- **RECORDED DATA**:
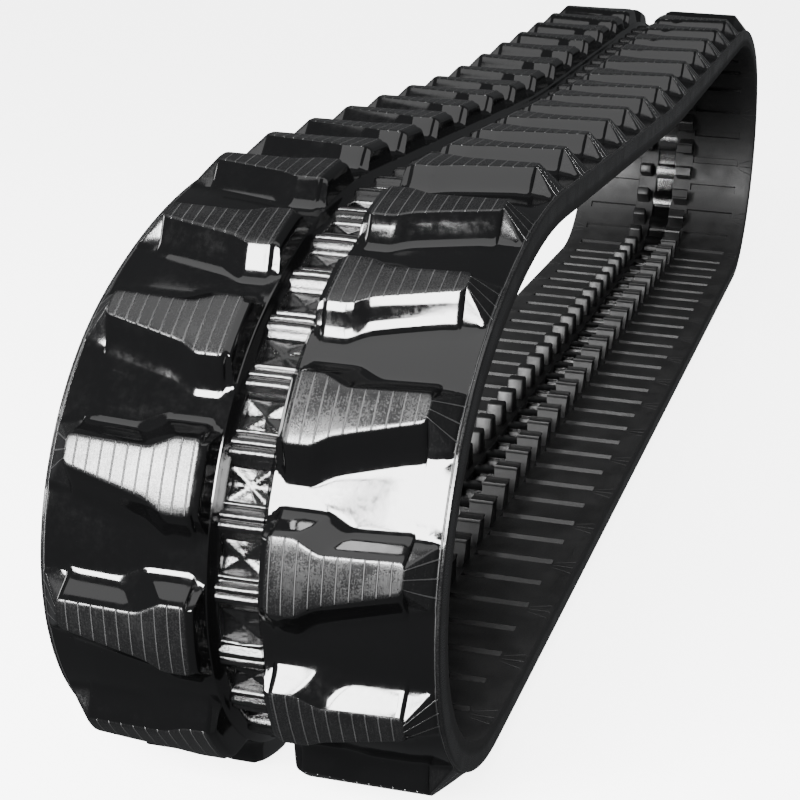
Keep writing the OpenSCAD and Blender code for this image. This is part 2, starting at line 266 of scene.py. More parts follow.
# Columns and rows of the inner face
INNER_Y = [138.0, 126.0, 125.2, 124.2, 110.0, 90.0, 70.0, 50.0, 47.2, 46.2, 45.7, 45.3, 30.0, 17.0]
INNER_S = [
    0.0, 5.3, 6.2, 7.5, 11.0, 15.0, 19.0, 23.0, 26.25, 29.5, 33.5, 37.5, 41.5, 45.0, 46.3, 47.2, 52.5,
]
# The slots of the inner face, one at every window: ends, half width and depth
SLOT_ENDS = (47.0, 124.5)
SLOT_HALF = 5.5
SLOT_DEPTH = 4.5
# The strip that the horns stand on reaches out to PATH_Y; outside it the rollers' path is PATH_RISE proud
PATH_Y = 45.5
PATH_RISE = 0.5
# Rows at the crease along the lug's edge, and at the flank's foot
NEAR_EDGE = [-2.0, -0.8, 0.1, 1.0]
NEAR_FOOT = [-5.6, -3.4, -1.3, 0.8, 3.0, 5.4]
# The columns follow the step's lean this far down the flank
COLUMN_REACH = 14.0


def tread_rows(y, high):
    """Where the rows cross column y, from the lug's middle to halfway to the next lug of its row."""
    edge, steep = (high_edge(y), HIGH_STEEP) if high else (-low_edge(y), LOW_STEEP)
    base = base_line(y)
    crease = edge + (CREST - max(top_line(y), base + 6.0)) / steep
    foot = min(max(edge + (CREST - base) / steep, crease + 8.0), PITCH - 6.5)
    down = [crease + d for d in NEAR_EDGE]
    down.append((crease + NEAR_EDGE[-1] + foot + NEAR_FOOT[0]) / 2)
    down += [foot + d for d in NEAR_FOOT]
    down += [down[-1] + (PITCH - down[-1]) * share for share in (1 / 3, 2 / 3, 1.0)]
    rows = [0.0, down[0] * 0.4, down[0] * 0.8, *down]
    return rows if high else [-v for v in rows[::-1]]


def leaned(y, s):
    """Column y moved outwards along the step's creases, and back again before the next link."""
    u = s - high_edge(y)
    reach = min(max(u, 0.0), COLUMN_REACH) * (1 - ramp(COLUMN_REACH, PITCH - high_edge(y), u))
    share = ramp(31.0, 46.0, y) * (1 - ramp(68.0, 112.0, y))
    return y + STEP_LEAN * reach * share


def between(tread, inner, share):
    """Rows that have gone over from the tread's spacing to the inner face's by a share."""
    return [a * (1 - share) + b * share for a, b in zip(tread, inner)]


def section_columns(high):
    """Every column round the section, each as a list of points (s, y, h)."""
    start = 0.0 if high else -PITCH
    inner = [start + v for v in INNER_S]
    columns = []
    for y in TOP_Y:
        places = [(s, leaned(y, s) if high else y) for s in tread_rows(y, high)]
        columns.append([(s, across, tread_height(across, s)) for s, across in places])
    for y, h, share in EDGE:
        columns.append([(s, y, h) for s in between(tread_rows(TOP_Y[-1], high), inner, share)])
    for y in INNER_Y:
        slot = SLOT_DEPTH if SLOT_ENDS[0] < y < SLOT_ENDS[1] else 0.0
        strip = PATH_RISE if y < PATH_Y else 0.0
        deep = [slot if min(v, PITCH - v) < SLOT_HALF else 0.0 for v in INNER_S]
        columns.append([(s, y, INNER_H + strip + d) for s, d in zip(inner, deep)])
    for y, h, share in WALL:
        columns.append([(s, y, h) for s in between(tread_rows(TOP_Y[0], high), inner, share)])
    return columns


# The tread's flat map holds s and y, made smaller by this factor
MAP_SCALE = 0.01


def link_tile(name, high, side):
    """One link's rubber on one side, flat, as a mesh in millimetres."""
    columns = section_columns(high)
    across, along = len(columns), len(columns[0]) - 1
    bm = bmesh.new()
    tread_map = bm.loops.layers.uv.new("Tread")
    height = bm.verts.layers.float.new("height")
    bmesh.ops.create_grid(bm, x_segments=across, y_segments=along, size=1.0)
    for v in bm.verts:
        c = round((v.co.x + 1) / 2 * across)
        r = round((v.co.y + 1) / 2 * along)
        s, y, h = columns[c % across][r]
        v.co = (s, y * side, h)
        v[height] = h
    for f in bm.faces:
        for loop in f.loops:
            loop[tread_map].uv = (loop.vert.co.x * MAP_SCALE, abs(loop.vert.co.y) * MAP_SCALE)
    bmesh.ops.remove_doubles(bm, verts=bm.verts[:], dist=0.001)
    mesh = bpy.data.meshes.new(name)
    bm.to_mesh(mesh)
    bm.free()
    return mesh


TILES = {}
for high in (True, False):
    for side in (1, -1):
        TILES[(high, side)] = link_tile(f"tile_{high}_{side}", high, side)


def unique(items):
    """The items in their order, each once."""
    return list(dict.fromkeys(items))


# Weights of s, y and h when faces are put in order: by s first, then by y, then by h
FACE_ORDER = Vector((1000.0, 10.0, 1.0))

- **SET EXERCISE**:
Please write out exactly the lines from the start of the data through the line that contains "COLUMN_REACH = 14.0", both ends included, and nothing else.

- **ANSWER**:
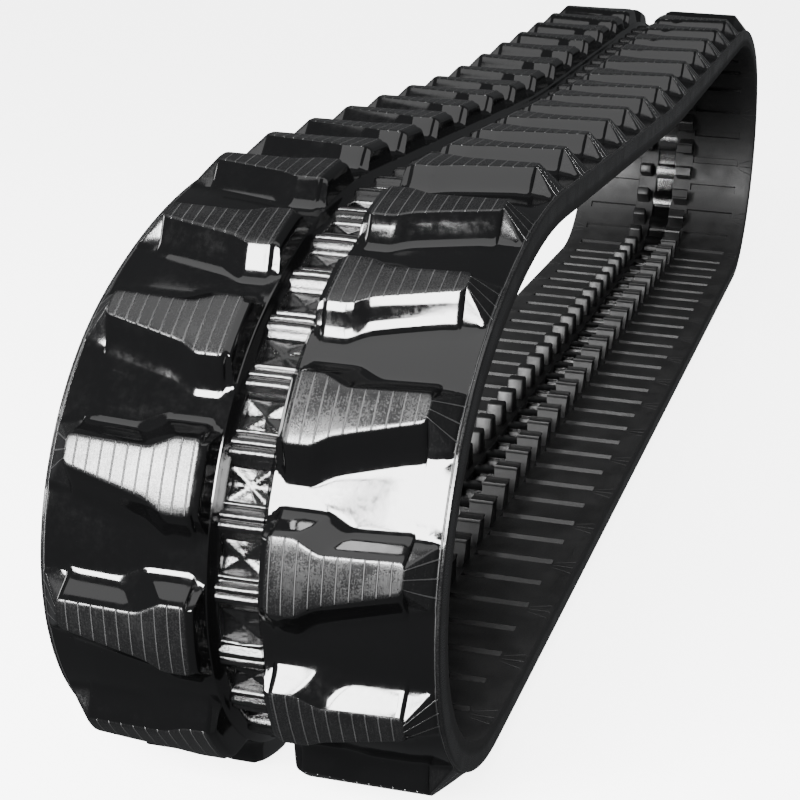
Keep writing the OpenSCAD and Blender code for this image. This is part 2, starting at line 266 of scene.py. More parts follow.
# Columns and rows of the inner face
INNER_Y = [138.0, 126.0, 125.2, 124.2, 110.0, 90.0, 70.0, 50.0, 47.2, 46.2, 45.7, 45.3, 30.0, 17.0]
INNER_S = [
    0.0, 5.3, 6.2, 7.5, 11.0, 15.0, 19.0, 23.0, 26.25, 29.5, 33.5, 37.5, 41.5, 45.0, 46.3, 47.2, 52.5,
]
# The slots of the inner face, one at every window: ends, half width and depth
SLOT_ENDS = (47.0, 124.5)
SLOT_HALF = 5.5
SLOT_DEPTH = 4.5
# The strip that the horns stand on reaches out to PATH_Y; outside it the rollers' path is PATH_RISE proud
PATH_Y = 45.5
PATH_RISE = 0.5
# Rows at the crease along the lug's edge, and at the flank's foot
NEAR_EDGE = [-2.0, -0.8, 0.1, 1.0]
NEAR_FOOT = [-5.6, -3.4, -1.3, 0.8, 3.0, 5.4]
# The columns follow the step's lean this far down the flank
COLUMN_REACH = 14.0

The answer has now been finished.